If Republicans lose the House and Senate it would likely result in the Democrats pushing impeachment proceedings for the remainder of Donald Trump’s first term. That will be bad for the stock market.
LIBOR Rates Threaten Stock and Bond Markets
The self-proclaimed ‘King of Debt’ (Trump) is worried about China and trade, but he should be most concerned about rising interest rates. His newly appointed Fed Chair followed through this past week, raising interest rates a quarter point once again. The Fed’s benchmark interest rate now stands at 1.50-1.75%.
That stated, the most critical of all interest rates, the LIBOR, is rising and it could cause a lot of pain in the bond and stock market…
The London Interbank Offered Rate (LIBOR) is the reported daily average rate banks borrow money from one another at. According to Investopedia,
“…the LIBOR rates impact almost all players in the financial world from student loans holders, mortgage holders, and small business owners to corporations and the world’s largest banks.”
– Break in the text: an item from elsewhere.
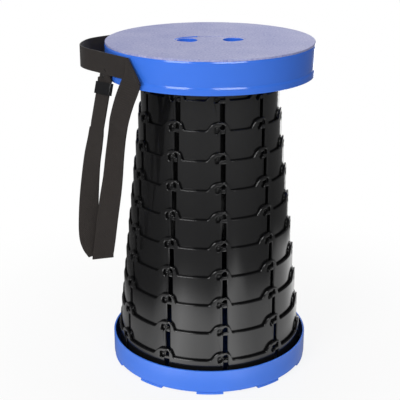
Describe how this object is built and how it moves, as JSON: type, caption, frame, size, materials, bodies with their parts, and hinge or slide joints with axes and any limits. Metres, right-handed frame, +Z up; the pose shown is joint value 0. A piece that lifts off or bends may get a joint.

For the global economy, especially in the West, LIBOR represents the cost of money.
On March 20th, the 1-month LIBOR rate stood at 1.85, a year ago it was 0.98.
The 1-year LIBOR rate stands at 2.65, a year ago it was 1.82. Check out a 10-year chart of the 3 month LIBOR rate:
Check the 3 Month LIBOR rate here.
Morgan Stanley’s Chief Strategist for Asia and Emerging Markets, Jonathan Garner, told Bloomberg that the rising LIBOR rate is more important than a hawkish Federal Reserve; and, is “the story of the year.”
source: Zero Hedge
While the Bank of Canada paused its latest opportunity to raise rates, the U.S. has not. If LIBOR rates continue to rise, we are going to find out the hard way just how addicted to cheap interest rates Canadians, and much of the West, are. Canadians are carrying a record level of household debt, and rising interest rates could put a serious damper on everything from the real estate market to retail.
For Trump, the trend of rising rates and a weakening stock market, thanks to trade war fears, virtually guarantee he will be losing the House and Senate this fall.